As advertising pushes its objects, it turns women’s bodies into objects, often dismembering them with excessive focus on just one part of the body to sell a product.
Advertisers themselves acknowledge that they sell more than products, that the images in advertising are designed to affect the way we see our lives.
Men and women inhabit very different worlds. Men’s bodies are not routinely scrutinized, criticized and judged in the way that women’s bodies are.

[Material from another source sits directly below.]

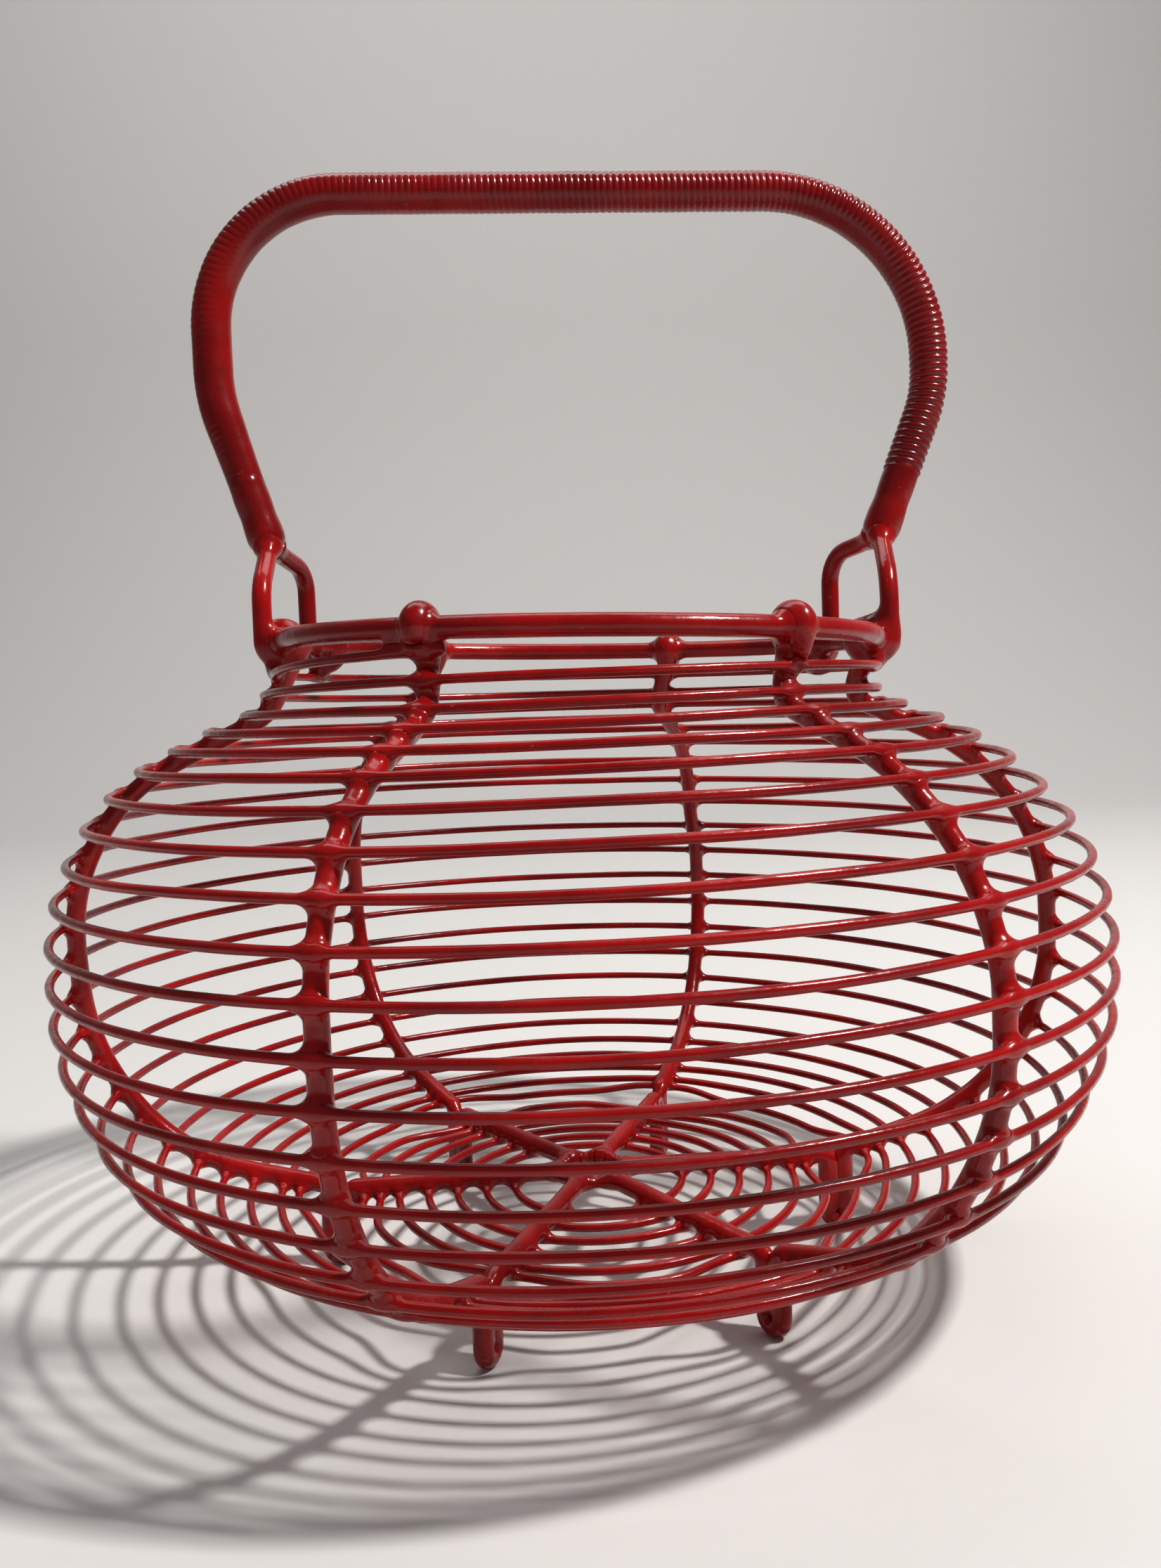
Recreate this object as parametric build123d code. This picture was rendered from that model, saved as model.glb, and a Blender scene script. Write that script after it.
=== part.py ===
from build123d import *
from math import ceil, cos, hypot, pi, radians, sin, tan
import os

# Egg collection basket in plastic-coated steel wire.
# Millimetres, +Z up. The origin is on the floor under the centre of the basket, the feet
# stand on Z = 0, the handle runs from -X to +X and the front of the basket faces -Y.
# An azimuth is measured about the axis of the basket, from the front towards +X.
# A wall line is written as (radius, height).

# --- coated wire diameters
RIM_WIRE = 5.0
RIB_WIRE = 4.6
WALL_WIRE = 2.1
HUB_WIRE = 2.8
LEG_WIRE = 4.8
HANDLE_CORE = 3.1

# --- clearances between wires that rest on each other
TOUCH = 0.05
HOOK_GAP = 0.1

# --- rim
RIM_RADIUS = 74.0
RIM_HEIGHT = 159.3

# --- wall of the basket, along the centre of a rib
NECK_FOOT = (75.1, 141.8)
NECK_ANGLE = -70.0
SHOULDER_ANGLE = -25.0
BELLY_RADIUS = 125.45
BELLY_LOW_CORNER = 37.99
FLOOR_SLOPE_ANGLE = -165.0
SPOKE_HEIGHT = 21.4
SPOKE_ANGLE = -180.0
NECK_BEND = 8.0
UPPER_BELLY_BEND = 51.45
LOWER_BELLY_BEND = 53.45
FLOOR_BEND = 20.0

# --- ribs
RIB_AZIMUTHS = {
    "rib_front_left": -20.8,
    "rib_left": -85.5,
    "rib_back_left": -142.8,
    "rib_back_right": 161.3,
    "rib_right": 95.4,
    "rib_front_right": 37.0,
}
RIB_HOOK_END = 155.6
FOOT_RADIUS = 66.0
FOOT_STRAND_GAP = 0.3
FOOT_FLAT_DEPTH = 0.2
FOOT_TOP_BEND = 2.6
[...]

Media images of female beauty influence everyone. They influence how women feel about themselves, and they influence how men feel about the real women in their lives.

Magazines
Women’s magazines have 10.5 times more ads and articles about weight loss then do men’s magazines
1 out of 11 ads has a message about beauty
In a study of 17 magazines, the largest percentage of articles were about appearance
60% of white middle school girls read fashion magazines
Magazines account for more than half the reading reported by teens
Girls, more than boys are dissatisfied with their bodies and report magazines as their primary source of information
Subjects exposed in a study to seeing thin models reported lower self-esteem than those seeing regular or oversize models
60%+ of college students feel worse after reading magazines
Changes found in magazines between 1970 and 1990 include increase emphasis on fitness for attractiveness and a decrease in the model hip to waist ratio (becoming less curvy)

Little girls and teenagers are increasingly sexualized in advertisements. A growing number of ads are reminiscent of child pornography.
Advertising is not solely to blame for rigid gender roles. However, there is no aspect of our culture that is as pervasive and persuasive as advertising.